━━━━━ RAW DATA

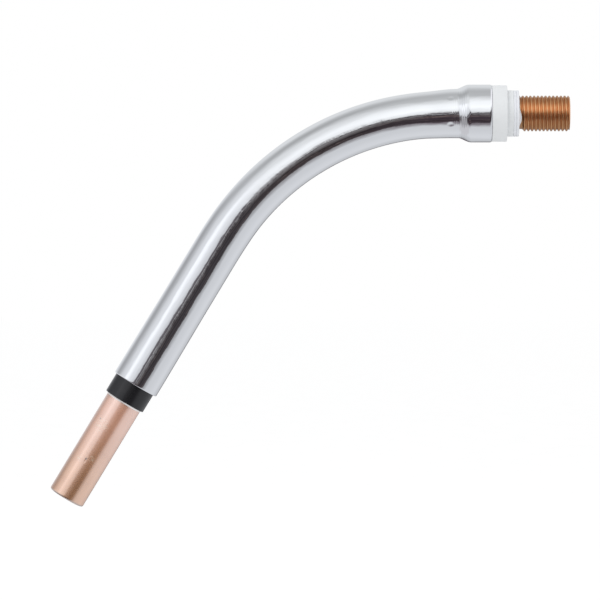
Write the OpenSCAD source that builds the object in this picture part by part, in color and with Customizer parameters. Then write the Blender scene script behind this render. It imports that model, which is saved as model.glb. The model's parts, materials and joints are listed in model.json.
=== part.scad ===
// Neck of a MIG welding torch: a bent copper conductor in an insulated, chromed jacket.
// Millimetres. X runs along the stud's axis and points out of the neck, Z is up, and the
// neck bends down in the XZ plane. The origin is on the stud's axis, where the stud leaves
// its seal washers. Diameters grow outwards from the wire passage, one wall at a time.

/* [Route of the neck] */
// Angle of the bend, in degrees
bend_angle = 58.8; // [30:0.1:80]
// Radius of the bend along the centre line
bend_radius = 102.5; // [80:0.5:140]
// How far bending draws each tube in, on the radius
bend_draw = 0.05; // [0.03:0.01:0.1]
// Straight length of the jacket between the bend and its front end
nose_straight = 67; // [40:0.5:110]

/* [Conductor] */
// Bore of the conductor tube, for wire and gas
tube_bore = 7; // [5:0.1:8]
// Wall of the conductor tube
tube_wall = 2.5; // [1.5:0.1:3.5]
// Wall of the sockets that the tube is brazed into
socket_wall = 1.15; // [1.1:0.05:2.5]
// Depth of each socket
socket_depth = 8; // [4:0.5:12]
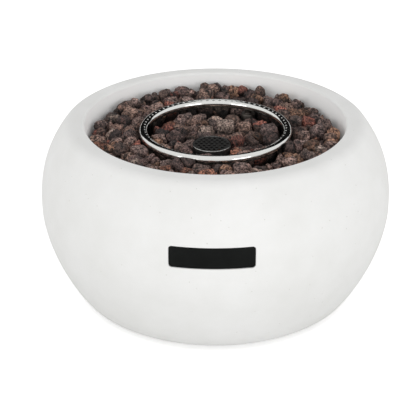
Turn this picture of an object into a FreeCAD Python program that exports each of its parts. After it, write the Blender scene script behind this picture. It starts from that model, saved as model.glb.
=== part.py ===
"""Tabletop gas fire pit: a round cast bowl with a ring burner, lava rock and rear gas controls.

Units are millimetres. The origin is on the table under the bowl's centre, +Z is up, -Y is the front
with the dark plate, and +Y is the rear with the control panel.
"""
import FreeCAD, Part

import math
import os
import random

# Bowl, cast in white fibre concrete
BOWL_DIAMETER = 470.0
BOWL_HEIGHT = 233.0
BASE_DIAMETER = 382.0
SHOULDER_DIAMETER = 392.0
MOUTH_DIAMETER = 346.0
WIDEST_HEIGHT = 117.5
LOWER_FULLNESS = 1.67
LOWER_EXPONENT = 0.91
SHOULDER_EXPONENT = 2.53
BOWL_WALL = 14.0
BASE_LIP_THICKNESS = 14.0
BASE_OPENING_DIAMETER = 290.0
BASE_ROUND = 5.0
RIM_OUTER_ROUND = 18.0
RIM_INNER_ROUND = 3.0
CAVITY_BELOW_RIM = 6.0
OUTLINE_TOLERANCE = 0.25

# Throat and ledge that carry the burner pan
THROAT_DIAMETER = 340.0
THROAT_WALL = 13.0
LEDGE_WIDTH = 14.0
LEDGE_THICKNESS = 14.0
PAN_DEPTH = 49.0

# Feet
FOOT_HEIGHT = 8.0
FOOT_DIAMETER = 26.0
FOOT_CIRCLE_DIAMETER = 334.0
FOOT_RECESS_DEPTH = 4.0
FOOT_TAPER = 1.5
FOOT_WELL_GAP = 1.0

# Base plate
BASE_PLATE_THICKNESS = 1.5
BASE_PLATE_OVERLAP = 8.0
BASE_PLATE_GAP = 0.5
BASE_VENT_COUNT = 10
BASE_VENT_LENGTH = 42.0
BASE_VENT_WIDTH = 7.0
BASE_VENT_CIRCLE_DIAMETER = 200.0
BASE_SCREW_COUNT = 4

# Burner pan, pressed from stainless sheet
PAN_SHEET = 1.2
PAN_LIP_HEIGHT = 10.0
PAN_SIDE_GAP = 0.8
PAN_DRAIN_COUNT = 8
PAN_DRAIN_DIAMETER = 5.0
PAN_DRAIN_CIRCLE_DIAMETER = 270.0
PAN_SCREW_COUNT = 4

# Ring burner, polished stainless tube
RING_DIAMETER = 192.0
RING_TUBE_DIAMETER = 12.0
RING_TUBE_WALL = 1.0
RING_BELOW_RIM = 17.0
PORT_COUNT = 68
PORT_WIDTH = 2.0
PORT_LEAN = -20.0
PORT_BAND = 3.4
LEG_COUNT = 3
LEG_DIAMETER = 8.0
LEG_FLANGE_DIAMETER = 14.0
LEG_FLANGE_THICKNESS = 1.5
LEG_SCREW_GRIP = 9.0
FEED_DIAMETER = 19.0
FEED_WALL = 1.2
FEED_BELOW_PAN = 26.0
FEED_GAP = 0.5
FEED_NECK_HEIGHT = 4.0
FEED_NUT_WIDTH = 24.0
FEED_NUT_THICKNESS = 4.0

# Flame guard over the spark electrode and the flame sensor
GUARD_X = -4.0
GUARD_Y = -36.0
GUARD_DIAMETER = 48.6
GUARD_SHEET = 0.8
GUARD_BELOW_RIM = 21.0
GUARD_LID_DIAMETER = 50.6
GUARD_LID_SKIRT = 4.0
GUARD_HOLE_WIDTH = 4.4
GUARD_HOLE_PITCH = 6.8
GUARD_HOLE_RINGS = 3
GUARD_SLOT_COUNT = 8
GUARD_SLOT_WIDTH = 4.0
GUARD_SLOT_HEIGHT = 9.0
GUARD_SLOT_ABOVE_PAN = 7.0
GUARD_TAB_COUNT = 3
GUARD_TAB_WIDTH = 9.0
GUARD_TAB_DROP = 4.0

# Spark electrode and flame sensor
PROBE_SPACING = 18.0
CERAMIC_DIAMETER = 7.0
CERAMIC_FLANGE_DIAMETER = 11.0
CERAMIC_FLANGE_THICKNESS = 2.0
CERAMIC_BELOW_PAN = 12.0
CERAMIC_ABOVE_PAN = 12.0
ELECTRODE_DIAMETER = 2.0
SPARK_GAP = 4.5
SENSOR_DIAMETER = 5.0
SENSOR_COLLAR_DIAMETER = 10.0
SENSOR_COLLAR_THICKNESS = 3.0
SENSOR_TIP_GAP = 8.0
ROD_BELOW_CERAMIC = 10.0
SENSOR_SHORTER = 4.0
LEAD_DIAMETER = 3.0
LEAD_BOOT_DIAMETER = 7.0
LEAD_BOOT_LENGTH = 14.0
LEAD_BOOT_ON_LEAD = 4.0
SENSOR_LEAD_DIAMETER = 2.0

# Lava rock, one layer of broken stones on the pan
STONE_PITCH = 25.0
STONE_GAP = 0.6
STONE_JITTER = 4.6
STONE_LEAN = 15.0
OUTER_STONE_DEPTH = 17.0
INNER_STONE_DEPTH = 24.0
STONE_TOP_SPREAD = 8.0
STONE_LEAST_DEPTH = 7.0
STONE_SEED = 11
STONE_CORNER_CUTS = 3
STONE_WAIST = 16.0
STONE_CLEARANCE = 1.0

# Front plate, black moulding set flush in the bowl
FRONT_PLATE_WIDTH = 103.0
FRONT_PLATE_HEIGHT = 26.0
FRONT_PLATE_THICKNESS = 2.5
FRONT_PLATE_CORNER = 3.5
FRONT_PLATE_BELOW_RIM = 83.0
FRONT_PLATE_SET_BACK = 0.8
FRONT_PLATE_GAP = 0.4
FRONT_PLATE_BED = 0.2

# Rear control panel in a deep recess
PANEL_WIDTH = 152.0
PANEL_HEIGHT = 70.0
PANEL_THICKNESS = 2.0
PANEL_CORNER = 6.0
PANEL_CENTRE_HEIGHT = 120.0
PANEL_RECESS_DEPTH = 24.0
PANEL_GAP = 0.5
PANEL_REBATE = 9.0
RECESS_WALL = 14.0
PANEL_SCREW_INSET = 4.5
PANEL_SCREW_GRIP = 8.0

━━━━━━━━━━

OBJECTIVE:
Copy verbatim the line that contains "Turn this picture", the line that contains "FOOT_WELL_GAP = 1.0", and all lines between them.

RESPONSE BELOW:
Turn this picture of an object into a FreeCAD Python program that exports each of its parts. After it, write the Blender scene script behind this picture. It starts from that model, saved as model.glb.
=== part.py ===
"""Tabletop gas fire pit: a round cast bowl with a ring burner, lava rock and rear gas controls.

Units are millimetres. The origin is on the table under the bowl's centre, +Z is up, -Y is the front
with the dark plate, and +Y is the rear with the control panel.
"""
import FreeCAD, Part

import math
import os
import random

# Bowl, cast in white fibre concrete
BOWL_DIAMETER = 470.0
BOWL_HEIGHT = 233.0
BASE_DIAMETER = 382.0
SHOULDER_DIAMETER = 392.0
MOUTH_DIAMETER = 346.0
WIDEST_HEIGHT = 117.5
LOWER_FULLNESS = 1.67
LOWER_EXPONENT = 0.91
SHOULDER_EXPONENT = 2.53
BOWL_WALL = 14.0
BASE_LIP_THICKNESS = 14.0
BASE_OPENING_DIAMETER = 290.0
BASE_ROUND = 5.0
RIM_OUTER_ROUND = 18.0
RIM_INNER_ROUND = 3.0
CAVITY_BELOW_RIM = 6.0
OUTLINE_TOLERANCE = 0.25

# Throat and ledge that carry the burner pan
THROAT_DIAMETER = 340.0
THROAT_WALL = 13.0
LEDGE_WIDTH = 14.0
LEDGE_THICKNESS = 14.0
PAN_DEPTH = 49.0

# Feet
FOOT_HEIGHT = 8.0
FOOT_DIAMETER = 26.0
FOOT_CIRCLE_DIAMETER = 334.0
FOOT_RECESS_DEPTH = 4.0
FOOT_TAPER = 1.5
FOOT_WELL_GAP = 1.0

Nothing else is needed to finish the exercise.